A ninja spy hired by Tenkai to find the treasure of Captain Kidd. During his mission, he fell in love with the Ainu woman Oyaruru, who gave birth to Jirō. Tarōza was hunted down by Tenkai's ninjas, who cornered him before the high priest had Jirō stab him in the heart. With his dying breath, Tarōza revealed himself to be Jirō's father.
- Oyaruru (オヤルル)

Jirō's Ainu birth mother. Upon learning of Jirō's birth, Tenkai scars the infant across the nose before driving him away on a river.

==Media==

===Novels===

The Kadokawa bunkoban releases are as follows:
- Volume 1, February 1984, ISBN 978-4-04-140318-1
- Volume 2, February 1984, ISBN 978-4-04-140319-8
- Volume 3, Meiji Opens to the World (明治開国編, Meiji Kaikoku Hen), December 1984, ISBN 978-4-04-140320-4
- Volume 4, The Road to the World (世界への道編, Sekai e no Michi Hen), January 1985, ISBN 978-4-04-140321-1
- Volume 5, The Russian Southern Expansion Plan (ロシア南進策編, Roshia Nanshinsaku Hen), February 1985, ISBN 978-4-04-140322-8

The Haruki bunkoban release is as follows:
- Volume 1, February 1999, ISBN 978-4-89456-499-2

===Video game===
A video game was released for the NEC PC-88 in 1985.

===American release===
On October 2, 1987, an American home video company known as Celebrity Home Entertainment released The Dagger of Kamui on their Just for Kids VHS label in an English-dubbed version called Revenge of the Ninja Warrior. This release of the film was heavily edited, removing 22 of the 132 minutes of footage; the resulting cut ran 110 minutes. The uncut dub was later re-released by Best Film and Video Co. in 1995 under the title The Blade of Kamui.

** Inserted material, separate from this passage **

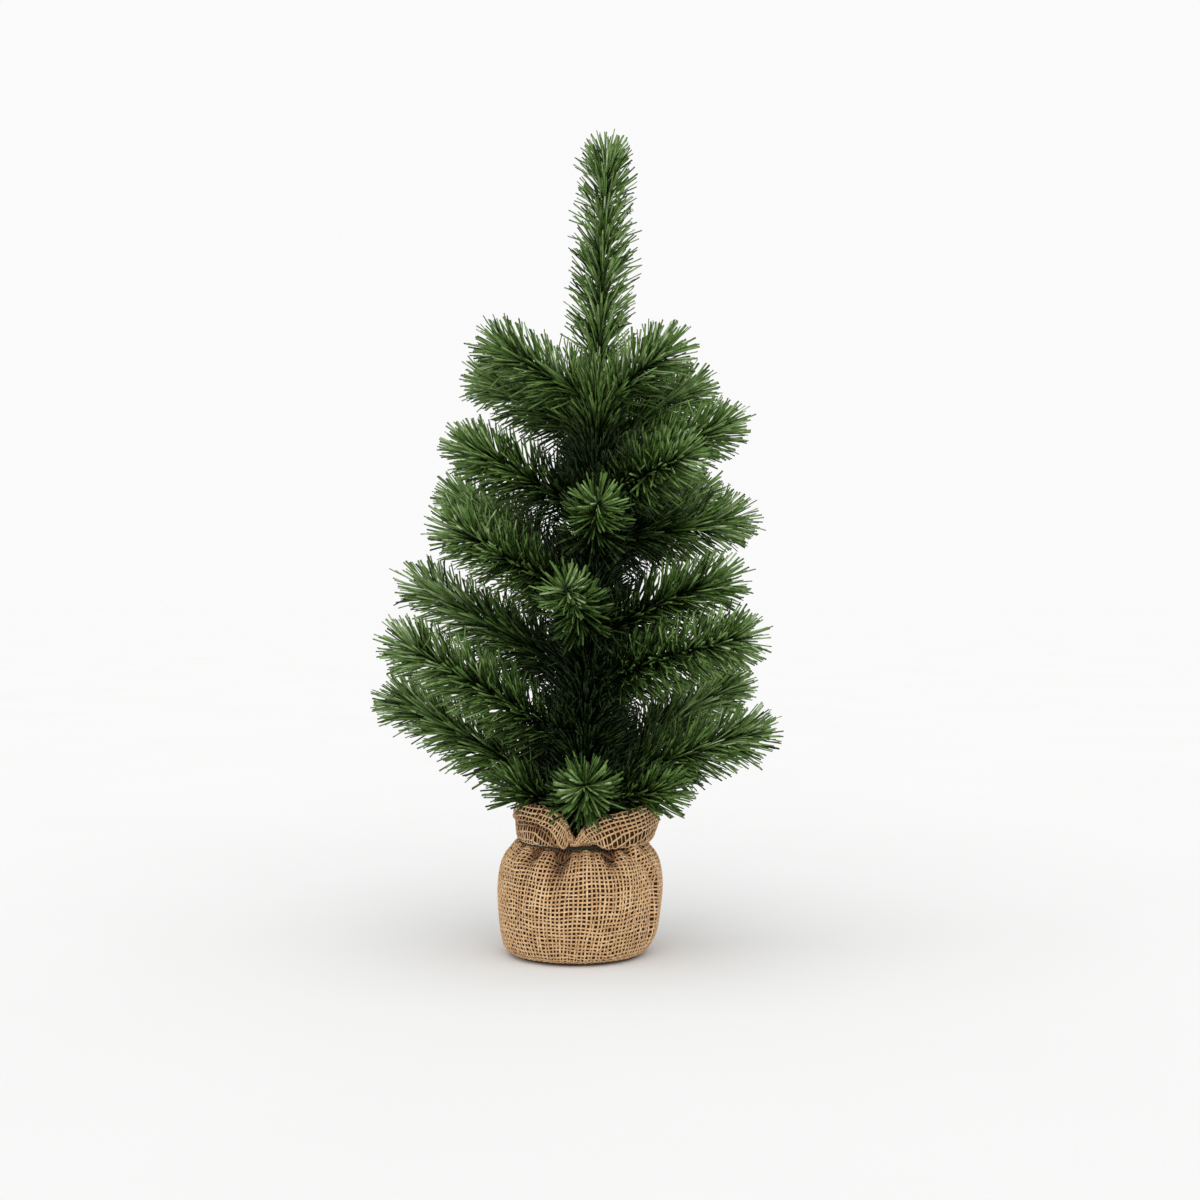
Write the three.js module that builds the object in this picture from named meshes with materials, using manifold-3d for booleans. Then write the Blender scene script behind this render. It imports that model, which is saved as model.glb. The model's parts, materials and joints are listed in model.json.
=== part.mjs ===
// Artificial tabletop tree: a weighted pot wrapped in a tied burlap sack, a taped steel trunk,
// and wire branches covered in soft plastic needles. Each branch bends at its root, where its
// wire leaves the trunk, and so does the leader at the top of the trunk.
// Millimetres, +Z up. The origin is the centre of the face that the tree stands on, the front
// of the tree looks along -Y, and headings are in degrees from +X, turning towards +Y.
import * as THREE from "three";
import { mergeVertices } from "three/addons/utils/BufferGeometryUtils.js";
import Module from "manifold-3d";

const wasm = await Module();
wasm.setup();

// Driving dimensions.
const GAP = 0.4; // air left between pieces that touch
const ROUND = 32; // facets round the base pieces

const DISC_RADIUS = 45;
const DISC_THICKNESS = 1.2;
const CLOTH = 1.8; // thickness of the burlap with its folds
const NECK_LOW = 80.5;
const NECK_HIGH = 84.5;
const NECK_RADIUS = 41;
const TIE_RADIUS = 1.3;
const COLLAR_RISE = 23; // height of the collar above the neck, all round the back
const COLLAR_FLARE = 13.5; // how far its rim stands out from the neck
const NOTCH = THREE.MathUtils.degToRad(265); // heading of the low notch in the collar's rim
const NOTCH_RISE = 0.5; // height of the rim there
const LEFT_SLOPE = 31; // rise of the rim to the left of the notch, over one collar radius
const RIGHT_SLOPE = 22.5;

const POT_BOTTOM_RADIUS = 43.5;
const POT_FOOT_RADIUS = 49.5; // at the top of the pot's bevelled foot
const POT_FOOT_HEIGHT = 8;
const POT_TOP_RADIUS = 51.4;
const POT_HEIGHT = 62;
const POT_WALL = 1.5;
const CEMENT_DEPTH = 56;

const LEAN = THREE.MathUtils.degToRad(2.1); // the trunk leans towards +X
const TRUNK_FOOT = 14; // height of the trunk's lower end, inside the cement
const TRUNK_TOP = 430;
const ROD_RADIUS = 2.4;
const TAPE_RADIUS = 3.8;

const LEADER_START = 434;
const LEADER_LENGTH = 166; // to the tips of its needles
const LEADER_BRUSH_RADIUS = 15;

const WIRE_RADIUS = 1.1; // two thin strands twisted together
const WIRE_SIDES = 6;
const WIRE_STEPS = 8;
const WIRE_SHORT_OF_TIP = 12; // the needles reach past the end of the wire
const ROOT_OFFSET = TAPE_RADIUS + WIRE_RADIUS + GAP + 0.1; // from the trunk's centre line
const BRUSH_START = 15; // bare wire between the root and the needles
const BRUSH_RADIUS = 10.5;
const BRUSH_SIDES = 8;

// Branches from the lowest to the highest. root: height on the trunk. rise: angle of the chord
// above level. length: along the wire to the needle tips. bend: turn of the wire from root to
// tip, negative where it flattens outwards.
const BRANCHES = [
  { root: 101, heading: 208, rise: 22, length: 78, bend: -8 },
  { root: 101, heading: 272, rise: 20, length: 110, bend: -10 },
  { root: 105, heading: 330, rise: 15, length: 86, bend: -8 },
  { root: 110, heading: 170, rise: 29, length: 173, bend: -4 },
  { root: 115, heading: 354, rise: 21, length: 147, bend: -12 },
  { root: 120, heading: 38, rise: 26, length: 176, bend: -15 },
  { root: 150, heading: 84, rise: 27, length: 145, bend: -10 },
  { root: 150, heading: 200, rise: 30, length: 170, bend: -8 },
  { root: 195, heading: 324, rise: 15, length: 152, bend: -14 },
  { root: 205, heading: 160, rise: 27, length: 164, bend: 8 },
  { root: 228, heading: 338, rise: 22, length: 127, bend: -22 },
  { root: 234, heading: 260, rise: 20, length: 112, bend: -10 },
  { root: 258, heading: 210, rise: 27, length: 137, bend: 8 },
  { root: 265, heading: 142, rise: 30, length: 166, bend: -4 },
  { root: 288, heading: 50, rise: 22, length: 158, bend: -12 },
  { root: 300, heading: 273, rise: 17, length: 100, bend: -10 },
  { root: 303, heading: 4, rise: 9, length: 120, bend: 10 },
  { root: 322, heading: 194, rise: 27, length: 119, bend: -5 },
  { root: 328, heading: 312, rise: 17, length: 112, bend: -12 },
  { root: 338, heading: 92, rise: 27, length: 108, bend: -12 },
  { root: 346, heading: 350, rise: 22, length: 115, bend: -6 },
  { root: 362, heading: 30, rise: 33, length: 118, bend: -22 },
  { root: 378, heading: 150, rise: 26, length: 122, bend: -14 },
  { root: 397, heading: 338, rise: 36, length: 86, bend: -22 },
  { root: 402, heading: 187, rise: 29, length: 100, bend: -10 },
];

const MATERIALS = {
  needles: material(0x2f5a2c, 0.55, 0),
  wire: material(0x3b4236, 0.5, 0.7),
  steel: material(0x6d6f6c, 0.45, 0.9),
  tape: material(0x24401f, 0.6, 0),
  burlap: material(0xb98a57, 0.95, 0),
  tie: material(0x1c3318, 0.7, 0),
  plastic: material(0x3a2415, 0.5, 0),
  cement: material(0x9c978d, 0.95, 0),
  felt: material(0x6e4f30, 0.95, 0),
};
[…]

The unedited version, in Japanese with English subtitles and bearing the title The Dagger of Kamui, was later released on VHS and DVD by AnimEigo.

===Musical score===
Ryudo Uzaki's score for the film is notable for combining rock music instrumentation with Balinese kecak vocals.

== Reception ==
Helen McCarthy in 500 Essential Anime Movies states that "with Madhouse and a stellar team of animators on board, the art and design are first class". She praises the "clever script", fluid animation and battle scenes, calling the film "a good old-fashioned epic".